Second, college swimmers (or students) who wanted to coach swimming after university were often our coaches. Coach Earey encouraged and facilitated this.

Third, and maybe most importantly, Coach Earey taught the Chapel Hill Swim Club that any parent who worked the UNC registration/drop-add process was a UNC employee and would be given a “staff employee” card. With this card, the parent(s) could get a “pass” for $10 letting the entire family use the Bowman Gray and Kessing Pools, tennis courts, and maybe more for an entire year. We had some good swimmers whose family didn’t work at or for UNC.
 
One little detail of registration/drop-add.

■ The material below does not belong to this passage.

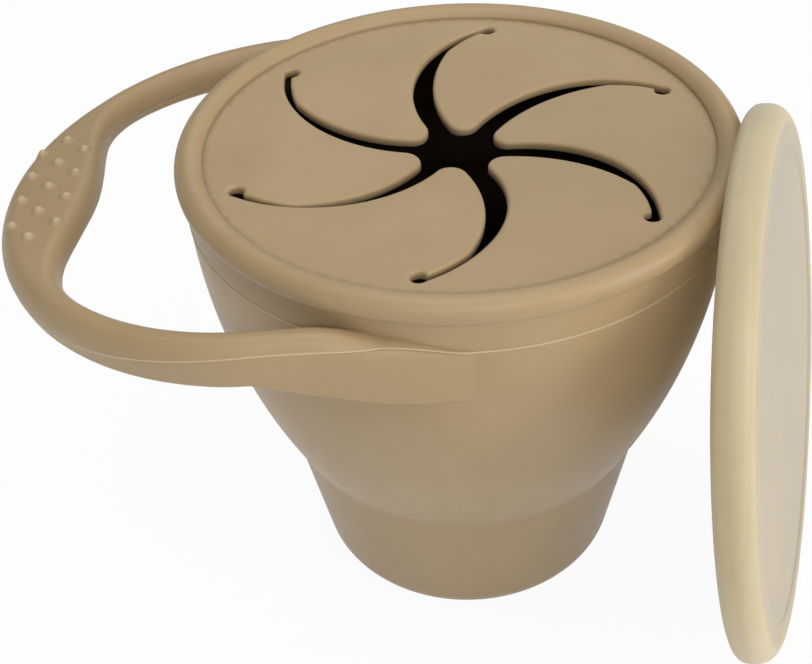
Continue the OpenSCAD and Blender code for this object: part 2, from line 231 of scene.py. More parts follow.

UNC often (usually? always?) needed more staff than it had for registration/drop-add; so, it would hire locals as temps.

Pat Earey was the UNC swim coach from 1957-74 (and, for a good while the PA announcer at football and basketball games; his son, Mike, played basketball at UNC for Coach Smith in the early ‘70’s - 1972 alum).

Pat Earey was integral, even critical, for Chapel Hill having an age group swim team and program.

First, he let us use the Bowman Gray Pool (at the ungodly hour of 6:15-7:45 am M-F; by age 14 it was 5:30-7:45 M-F, plus 6:00-8:00 am Saturdays). This was Chapel’s only indoor pool at the time.

In the summer he let us use the Kessing Pool (7:00-10:30 am M-F; 7:00-10:00 am Saturdays) and Bowman Gray (4:30-7:00 pm M-F).

Second, college swimmers (or students) who wanted to coach swimming after university were often our coaches. Coach Earey encouraged and facilitated this.

Third, and maybe most importantly, Coach Earey taught the Chapel Hill Swim Club that any parent who worked the UNC registration/drop-add process was a UNC employee and would be given a “staff employee” card. With this card, the parent(s) could get a “pass” for $10 letting the entire family use the Bowman Gray and Kessing Pools, tennis courts, and maybe more for an entire year. We had some good swimmers whose family didn’t work at or for UNC.
Took swimming as one of my PE requirements. He taught the class. Fencing w Ron Miller the other.